The west part of the Northern Patagonian Ice Field feeds 28 exit glaciers. The largest two, San Rafael and San Quintín, are pictured here. Both glaciers have been receding dramatically due to global warming.

The San Rafael glacier, in the upper left, is one of the most actively calving glaciers in the world. It calves west towards the Pacific Ocean and into an arc-shaped lake, Laguna San Rafael, visible directly to the left of the glacier. The lake is formed and fed by the retreat of the glacier.

Like Laguna San Rafael, many lakes in the area are fed by water from melting glaciers. In the images, the colour of the water varies from dark blue to aquamarine depending on the amount of suspended fine sediment present. This sediment is called ‘glacier milk’ and is a result of abrasion as glaciers move over the underlying rock. This is particularly clear in San Rafael lake, where we can also see icebergs floating in the water.

Directly below San Rafael lies the San Quintín glacier, the second largest in the ice field. The glacier drains to the west and, taking a closer look at its terminus in both images, we can see how, in 1987, the glacier almost terminated on land, but, with its retreat, the basin filled with water and formed the proglacial lake we see in 2024.

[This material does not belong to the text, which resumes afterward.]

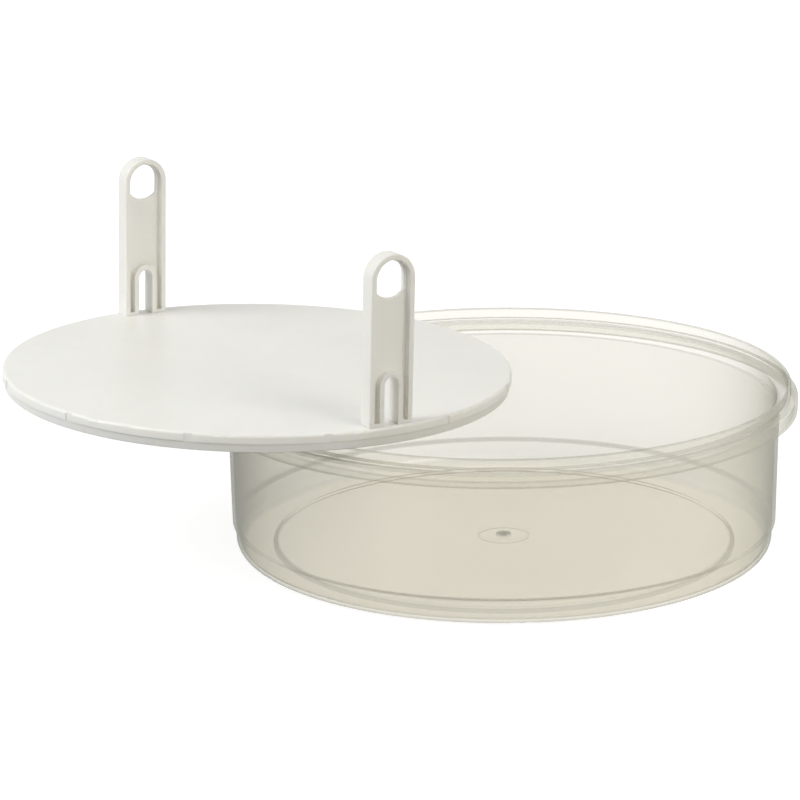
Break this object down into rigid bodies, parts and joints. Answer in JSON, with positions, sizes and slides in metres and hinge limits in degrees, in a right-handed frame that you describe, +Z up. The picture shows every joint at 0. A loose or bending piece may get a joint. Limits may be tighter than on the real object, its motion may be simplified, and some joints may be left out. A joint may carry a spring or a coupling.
{
  "type": "cake carrier",
  "caption": "Round open translucent cake box with a white lift-out tray, two upright finger-hole handles on it, parked across the box rim.",
  "frame": {"origin": "on the ground, below the middle of the whole group's bounding box", "axes": "+Z up; +X from the overhanging tray towards the box, along the line through both centres; the handle nearer to a viewer at -Y is the front one"},
  "size_m": [0.4692, 0.348, 0.2121],
  "materials": {
    "translucent_polypropylene": "translucent milky polypropylene, satin outside and smooth inside",
    "white_plastic": "warm white, softly glossy moulding"
  },
  "bodies": {
    "box": {"box": "translucent_polypropylene"},
    "tray": {"tray": "white_plastic", "handle_front": "white_plastic", "handle_back": "white_plastic"}
  },
  "joints": [
    {"name": "tray_lift", "type": "slide", "parent": "box", "child": "tray", "axis": [0, 0, 1], "range_m": [0, 0.15]}
  ]
}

Glaciers around the world are affected by climate change. As temperatures rise and glaciers and ice sheets melt, the water eventually runs into the ocean, causing sea levels to rise. Rising seas are one of the most distinctive and potentially devastating consequences of Earth’s warming climate.

Satellite observations can greatly contribute to the precise monitoring of glacier change. The pace at which glaciers are losing mass in the long term is very important to making informed future adaptation decisions.